%%

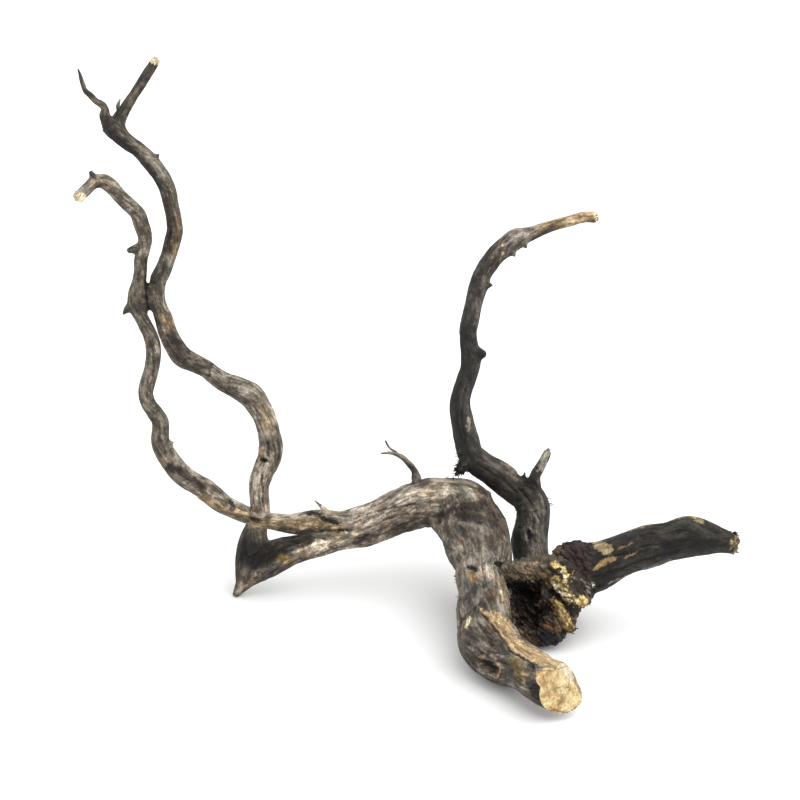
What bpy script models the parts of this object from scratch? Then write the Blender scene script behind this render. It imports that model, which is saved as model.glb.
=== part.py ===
"""Piece of driftwood: a fallen trunk with a rotten root crown, two long branches
grown together on the left, one branch and one root on the right.

Metres, +Z up.  The origin is the flat spot under the bend of the trunk, on the
surface that the piece stands on.  +X runs along the arm of the trunk toward the
right-hand root, and -Y is the side that the sawn end of the trunk points to.
"""
import math

import bpy
import bmesh
import numpy as np
from mathutils import Matrix, Vector

MM = 0.001

# Sighting frame.  The limbs are laid out as a carver would sight them from in
# front and a little above: millimetres across, up and near, where near is the
# distance in front of an upright sighting plane through the trunk's bend.
SIGHT_TILT = math.radians(22.0)
SIGHT_DISTANCE = 2000.0
EYE_ACROSS = -87.0
EYE_UP = 280.0
BEND_TO_ORIGIN = (-18.0, 5.5)

# Overall sizes in millimetres
RING_SPACING = 0.9
SHORTEST_SPACING = 5.0
LONGEST_SPACING = 15.0
FLOOR_SLAB = 60.0
WELD_DISTANCE = 0.00004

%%

* _EXERCISE_: Go back to the listing above and please repeat it exactly.

* _WRITTEN ANSWER_:
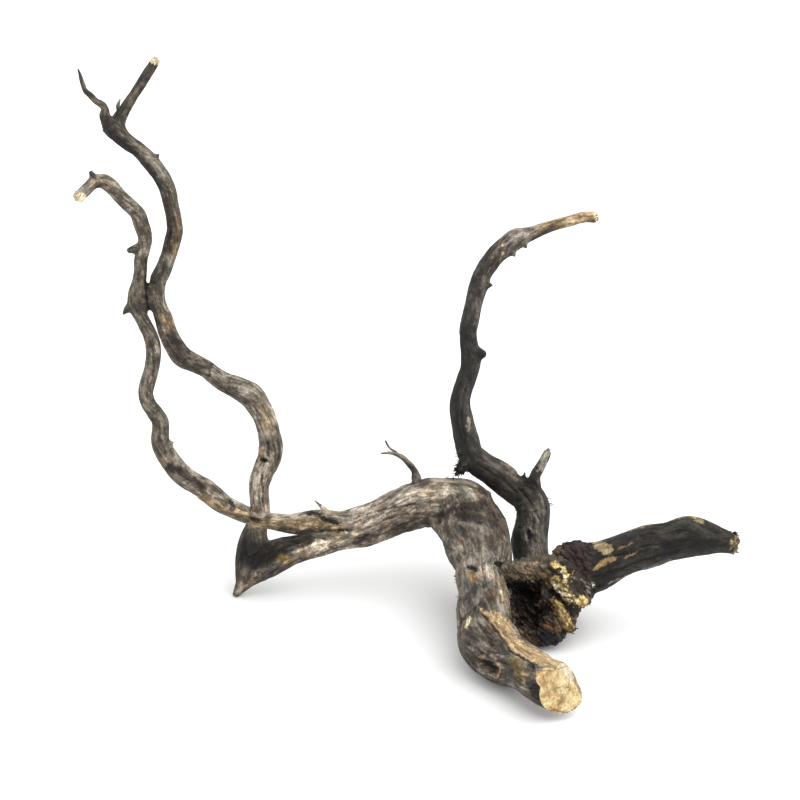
What bpy script models the parts of this object from scratch? Then write the Blender scene script behind this render. It imports that model, which is saved as model.glb.
=== part.py ===
"""Piece of driftwood: a fallen trunk with a rotten root crown, two long branches
grown together on the left, one branch and one root on the right.

Metres, +Z up.  The origin is the flat spot under the bend of the trunk, on the
surface that the piece stands on.  +X runs along the arm of the trunk toward the
right-hand root, and -Y is the side that the sawn end of the trunk points to.
"""
import math

import bpy
import bmesh
import numpy as np
from mathutils import Matrix, Vector

MM = 0.001

# Sighting frame.  The limbs are laid out as a carver would sight them from in
# front and a little above: millimetres across, up and near, where near is the
# distance in front of an upright sighting plane through the trunk's bend.
SIGHT_TILT = math.radians(22.0)
SIGHT_DISTANCE = 2000.0
EYE_ACROSS = -87.0
EYE_UP = 280.0
BEND_TO_ORIGIN = (-18.0, 5.5)

# Overall sizes in millimetres
RING_SPACING = 0.9
SHORTEST_SPACING = 5.0
LONGEST_SPACING = 15.0
FLOOR_SLAB = 60.0
WELD_DISTANCE = 0.00004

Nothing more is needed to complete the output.